Radon content of groundwater as an earthquake precursor: Evaluation of worldwide data and physical basis

Abstract

The properties of a worldwide data set of 91 radon (²²²Rn) anomalies (the frequency of occurrence, the precursor time interval, and the distribution of peak amplitudes) are correlated with earthquake data such as the respective magnitude and epicentral distance. These anomalies were reported as precursors to earthquakes in the United States, USSR, China, Japan, and Iceland. Although the data set is incomplete and limited by experimental deficiencies, several consistent patterns emerge. Radon anomalies from different tectonic regions show similar patterns.
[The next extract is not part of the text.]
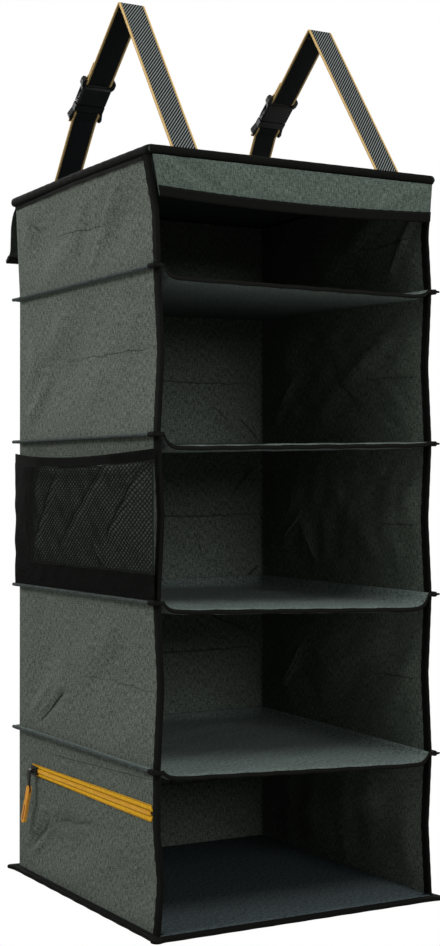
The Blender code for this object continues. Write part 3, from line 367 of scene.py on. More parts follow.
@dataclass(frozen=True)
class Woven:
    """Woven cloth or tape, with flecked threads, pressed creases with painted shade and highlight lines,
    painted shade on a sleeve's ridges and under face, and a row of stitches near its edges.
    """

    name: str
    colour: Colour
    fleck: float = 0.35
    weave: Weave = Weave.TWILL
    pitch: float = 0.0011
    height: float = 0.00012
    roughness: float = 0.85
    sheen: float = 0.0
    specular: float = 0.06
    cloud: float = 0.12
    stitch_inset: float = 0.0
    thread: Colour = (0.02, 0.02, 0.02)
    creases: tuple[Crease, ...] = ()
    stitch_length: float = 0.0030
    stitch_half: float = 0.00028
    # Painted shade: a sleeve's ridges beyond the walls and its under face are darkened by hidden_shade.
    shaded_ridge_from: float = 0.0
    shaded_under_length: float = 0.0
    hidden_shade: float = 0.35
    upright_flecks: Triple = (980.0, 190.0, 1.0)
    level_flecks: Triple = (210.0, 980.0, 1.0)
    upright_share: float = 0.58
    level_share: float = 0.42
    fleck_rough: float = 0.6
    fleck_band: Pair = (0.36, 0.64)
    clouds: Triple = (14.0, 19.0, 1.0)
    wander: float = 0.009
    wander_scale: Triple = (38.0, 38.0, 1.0)
    stitch_band: Pair = (0.22, 0.36)
    stitch_rise: float = 1.6
    stitch_groove: float = 0.8

    def threads(self, along: Value, across: Value) -> Value:
        """Relief of the weave, from 0 to 1.

        Args:
            along: place along the cloth.
            across: place across it.

        Returns:
            The height of the threads there.
        """
        if self.weave is Weave.TWILL:
            return (along + across).wave(self.pitch) * 0.6 + across.wave(self.pitch / 2.0) * 0.4
        if self.weave is Weave.RIB:
            return along.wave(self.pitch)
        bone = self.pitch * 5.0
        return (along + (across / bone).apply("PINGPONG", 1.0) * bone).wave(self.pitch)

    def material(self) -> bpy.types.Material:
        """The finish as a material.

        Returns:
            The material.
        """
        graph = Graph(self.name)
        place = graph.cloth()
        along = graph.part(place, "X")
        across = graph.part(place, "Y")
        upright = graph.noise(place, self.upright_flecks, 2.0, self.fleck_rough)
        level = graph.noise(place, self.level_flecks, 2.0, self.fleck_rough)
        flecks = upright * self.upright_share + level * self.level_share
        fleck = flecks.step(*self.fleck_band) * 2.0 - 1.0
        cloud = graph.noise(place, self.clouds, 3.0) * 2.0 - 1.0
        thread = self.threads(along, across)
        shade = 1.0 + fleck * self.fleck + cloud * self.cloud + (thread - 0.5) * (self.fleck * 0.5)
        relief = thread + fleck * 0.3
        if self.creases:
            wander = (graph.noise(place, self.wander_scale, 2.0) - 0.5) * self.wander
            for crease in self.creases:
                line = crease.line(along, across, wander)
                # Painted shade along each crease; a negative depth paints a highlight.
                shade = shade * (1.0 - line * crease.depth)
                relief = relief - line * (crease.height / self.height)
        # Painted shade on the sleeve's ridges and under face, where less light falls.
        if self.shaded_ridge_from:
            aside = graph.part(graph.body(), "X").apply("ABSOLUTE")
            ridge = aside.step(self.shaded_ridge_from, self.shaded_ridge_from + 0.001)
            under = along.step(self.shaded_under_length + 0.001, self.shaded_under_length)
            shade = shade * (1.0 - ridge * self.hidden_shade) * (1.0 - under * self.hidden_shade)
        base = graph.node("ShaderNodeRGB")
        base.outputs[0].default_value = (*self.colour, 1.0)
        colour = graph.scale(Value(graph, base.outputs[0]), shade)
        if self.stitch_inset:
            row = graph.attribute("edge").band(self.stitch_inset, self.stitch_half)
            stitch = row * along.wave(self.stitch_length).step(*self.stitch_band)
            colour = graph.blend(colour, self.thread, stitch)
            relief = relief + stitch * self.stitch_rise - row * self.stitch_groove
        graph.dress(
            {
                "Base Color": colour,
                "Roughness": fleck * 0.05 + self.roughness,
                "Sheen Weight": self.sheen,
                "Sheen Roughness": 0.5,
                "Specular IOR Level": self.specular,
            }
        )
        graph.bump(relief, self.height)
        return graph.material


@dataclass(frozen=True)
class Webbing:
    """Woven strap with a coloured thread along both edges."""

    name: str
    ground: Colour
    figure: Colour
    plain: Colour
    stripe: Colour
    stripe_width: float
    pitch: float = 0.0029
    slope: float = 0.773
    rib_pitch: float = 0.0016
    flecks: Triple = (260.0, 1300.0, 1.0)
    figure_band: Pair = (0.55, 0.95)
    stripe_band: Pair = (0.75, 0.35)
    stripe_shade: float = 0.45
    relief: float = 0.0002

    def material(self) -> bpy.types.Material:
        """The finish as a material.

        Returns:
            The material.
        """
        graph = Graph(self.name)
        place = graph.cloth()
        along = graph.part(place, "X")
        inward = graph.attribute("edge")
        across = graph.part(place, "Y")
        edge = inward.step(self.stripe_width + 0.0002, self.stripe_width - 0.0002)
        outermost = inward.step(*(self.stripe_width * share for share in self.stripe_band))
        diagonal = (along * self.slope - across).wave(self.pitch)
        fleck = graph.noise(place, self.flecks, 2.0, 0.6)
        figured = graph.blend(self.ground, self.figure, diagonal.step(*self.figure_band))
        face = graph.blend(self.plain, figured, graph.attribute("lining"))
        ribs = along.wave(self.rib_pitch)
        dull = tuple(channel * self.stripe_shade for channel in self.stripe)
        border = graph.scale(graph.blend(dull, self.stripe, outermost), 0.85 + ribs * 0.3)
        graph.dress(
            {
                "Base Color": graph.scale(graph.blend(face, border, edge), 0.85 + fleck * 0.3),
                "Roughness": 0.72 + fleck * 0.15,
                "Specular IOR Level": 0.12,
            }
        )
        graph.bump(diagonal * (1.0 - edge) + ribs * edge + fleck * 0.3, self.relief)
        return graph.material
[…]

The radon anomalies occur at greater epicentral distances for earthquakes of the larger magnitude. Anomalies preceding large earthquakes (M ≥ 6) are frequently observed at a distance of 100 to 500 km. These distances are larger than several times the rupture dimensions of the future earthquakes. The time from the onset of an anomaly to the time of the earthquake (the precursor time) increases with magnitude but decreases with distance between epicenter and radon station. In addition, radon anomalies are observed more frequently prior to large earthquakes than prior to small ones, indicating that the preparation zone increases in size as magnitude increases. The peak amplitude does not scale with magnitude but forms a consistent pattern with epicentral distance in that the larger the earthquake magnitude, the farther away the largest amplitudes tend to occur. The preparation zone of the earthquake where the anomalies occur forms an almost continuous annulus that expands with time away from the future rupture zone. The outer radius of this annulus scales with the earthquake magnitude. Model calculations indicate that strain fields of at most 10⁻⁶ to 10⁻⁸ strain caused the radon anomalies. If these strains are divided by the appropriate precursor time, minimum strain rates from 10⁻⁷ day^−l to 10⁻¹⁰ day⁻¹ are obtained. Such small strains and strain rates suggest that in most cases neither mechanical crack growth induced by dilatancy nor mechanical coupling between pore pressure and the rock matrix caused the anomalies. Large changes in the orientation of the local strain field, however, could occur and affect the local stress intensity factor. Since changes in the stress intensity factor can result in stress corrosion, the occurrence of radon anomalies is attributed to slow crack growth controlled by stress corrosion in a rock matrix saturated by groundwater.